The Home Fire Escape Drill is designed to help families practice two escape routes out of the house if a fire should occur. Planning and practicing two escape routes--one normal route through hallways and stairways; and an alternative route through windows or onto the roof--will help save the lives of you and your family. The alternative escape route is vital because most fires start in areas of the house that will likely block the usual hallway and stairway.
Please join the State Fire Marshal's office and your local fire department in helping save lives by completing the Home Fire Escape Drill. REMEMBER - Once outside, never re-enter the house and call the fire department from a neighbor's house.
Diagram your homeon a piece of paper (graph paper works well), draw a diagram of each floor in your home. Have the family help so all members can become acquainted with the escape plan.

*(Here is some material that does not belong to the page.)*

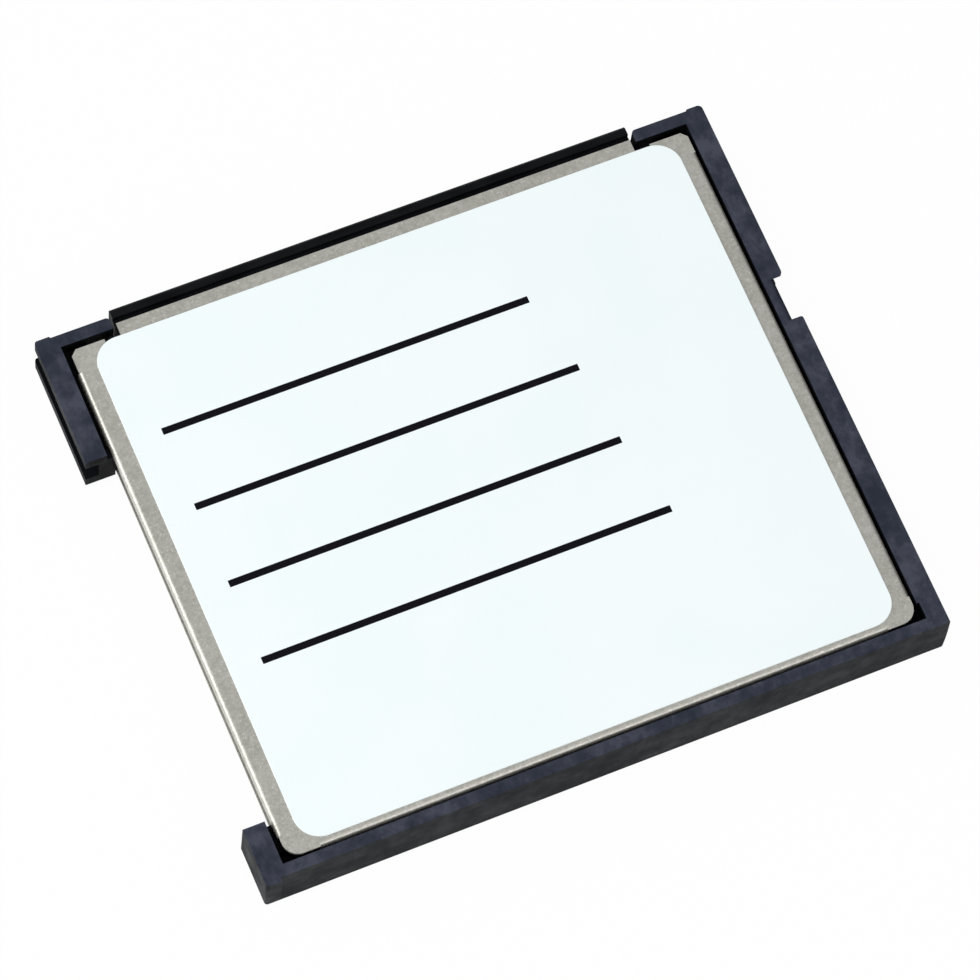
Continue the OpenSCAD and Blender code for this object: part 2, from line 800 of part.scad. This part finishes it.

Identify each room and label them.
Locate windows, doors, hallways and stairways.
Draw black arrows to show the normal escape route through hallways and stairways.
Draw red arrows to mark an alternative escape route in case fire blocks exits through hallways and stairways. Identify windows that will be used to escape and exits to the roof.
Identify a meeting place for family members outside of the house.
Practice Your Plan
Practice the Home Fire Escape Drill twice, once using the normal exits and then using the alternative route.
Close all of the bedroom doors.
Set off the smoke detector by pushing the test button.
Family members should sound their own alarm at the first sign of fire. Yelling or pounding on walls are examples.
Always test the doors for heat before opening. Sweep your hand over the upper portion of the door to feel for heat. If the door is hot or warm, do not open it. Instead, use your alternative route. If the door does not fell hot to the touch, open the door a crack to see if there is smoke. If there is no smoke, exit the house. If you find heavy smoke, close the door and use your alternative escape route.